Il Mondo di mezzo non fu mafia ma una colossale vicenda di corruzione. Dopo quasi un anno e ben 379 pagine di motivazioni, la Cassazione ha messo nero su bianco i perché è stata ribaltata la sentenza della Corte d’Appello che, invece, aveva riconosciuto la pesante accusa a carico di Salvatore Buzzi e Massimo Carminati. “L’associazione mafiosa non è un reato associativo puro e per la configurazione del reato di 416bis è necessario che il gruppo abbia fatto un effettivo esercizio, un uso concreto della forza di intimidazione, non essendo sufficiente un semplice dolo per farvi ricorso” perché “occorre che il sodalizio dimostri di possedere detta forza e di essersene avvalso” scrivono i giudici.
Anzi secondo loro la situazione è addirittura più grave perché gli arrestati non hanno mai avuto bisogno di ricorrere alla violenza, quella tipica delle organizzazioni del sud, semplicemente perché la maggior parte dei politici e dei funzionari implicati nell’inchiesta non chiedevano altro che denaro e favori, anche di poco conto, in cambio di appalti o delibera costruite ad hoc.
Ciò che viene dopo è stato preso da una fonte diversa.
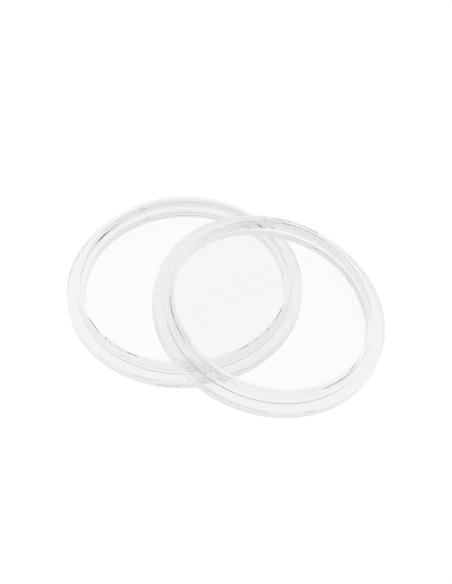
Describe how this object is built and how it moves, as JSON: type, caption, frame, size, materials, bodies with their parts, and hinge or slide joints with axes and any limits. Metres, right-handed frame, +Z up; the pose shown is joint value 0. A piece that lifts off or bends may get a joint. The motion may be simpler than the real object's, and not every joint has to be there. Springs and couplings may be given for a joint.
{
  "type": "coin capsule",
  "caption": "Round clear plastic coin capsule lying open: a flat flanged cap with a socket ring, and a coin tray with a snap-in ring leaning on it.",
  "frame": {"origin": "centre of the cap's underside, on the table", "axes": "+Z up along the cap's axis; +X towards the side on which the tray leans; -Y towards the viewer"},
  "size_m": [0.0516, 0.0479, 0.0132],
  "materials": {
    "cap_clear": "clear, polished",
    "tray_clear": "clear, polished"
  },
  "bodies": {
    "cap": {"cap_half": "cap_clear"},
    "tray": {"tray_half": "tray_clear"}
  },
  "joints": [
    {"name": "tray_lift", "type": "slide", "parent": "cap", "child": "tray", "axis": [0, 0, 1], "range_m": [0, 0.03]}
  ]
}
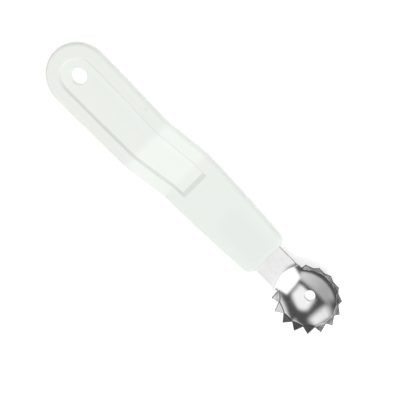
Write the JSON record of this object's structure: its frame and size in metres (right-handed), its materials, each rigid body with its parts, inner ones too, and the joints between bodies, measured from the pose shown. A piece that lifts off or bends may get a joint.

CORTE CONTRO CORTE. Un sistema di “collusione generalizzata e sistemica” in cui si muovevano, come affermato nel processo di primo grado, due distinte associazioni per delinquere semplici, l’una dedita prevalentemente a reati di estorsione, facente capo a Carminati, e l’altra impegnata in una continua attività di corruzione nei confronti di funzionari e politici gravitanti nell’amministrazione comunale romana ovvero in enti a questa collegati, al cui vertice vedeva il ras delle coop Buzzi. Proprio per queste ragioni secondo la Cassazione, “la valutazione operata dalla Corte di appello si rivela gravemente erronea” in quanto “è di palmare evidenza che non solo non risulta la disponibilità di armi ma neanche sono state dimostrate nel giudizio le strette relazioni con gli altri gruppi mafiosi”.
Non solo. Anche “lo sfruttamento della forza di intimidazione è circostanza che questa Corte di Cassazione, nelle sentenze citate, basava su di un determinato materiale indiziario” ma che il processo “sulla scorta dell’istruttoria dibattimentale ha smentito”. A dirla tutta “appare evidente, dalla semplice lettura della sentenza di secondo grado, che non risulta affatto il ruolo di Carminati quale terminale di relazioni criminali con altri gruppi mafiosi” e nemmeno, scrivono i giudici, quello di tramite “con settori finanziari, servizi segreti o altro” in quanto “la gestione delle relazioni con gli amministratori era compito quasi esclusivo di Buzzi.
I CLAN ESISTONO. Parole, queste, su cui è intervenuto il presidente grillino della Commissione Antimafia, Nicola Morra, che su Facebook ha commentato le motivazioni della sentenza spiegando che “la Cassazione ha confermato che Buzzi e Carminati erano impegnati in una continua attività di corruzione nei confronti di funzionari e politici gravitanti nell’amministrazione comunale romana”. “Qualcuno obietterà che però non viene riconosciuta l’associazione mafiosa per l’organizzazione di Buzzi e Carminati. È vero ma ciò non vuol dire che a Roma non esista la mafia” prosegue Morra perché “è la stessa Corte a chiarirlo”.
La verità, secondo il presidente grillino, è che “la mafia a Roma c’è” come anche “la corruzione della politica romana che negli anni passati è stata sistematica da parte del mondo di mezzo” e se c’è “chi non vede nella lotta al crimine una battaglia prioritaria da portare avanti a Roma, e nega i primi risultati della stessa, non può che essere in malafede”.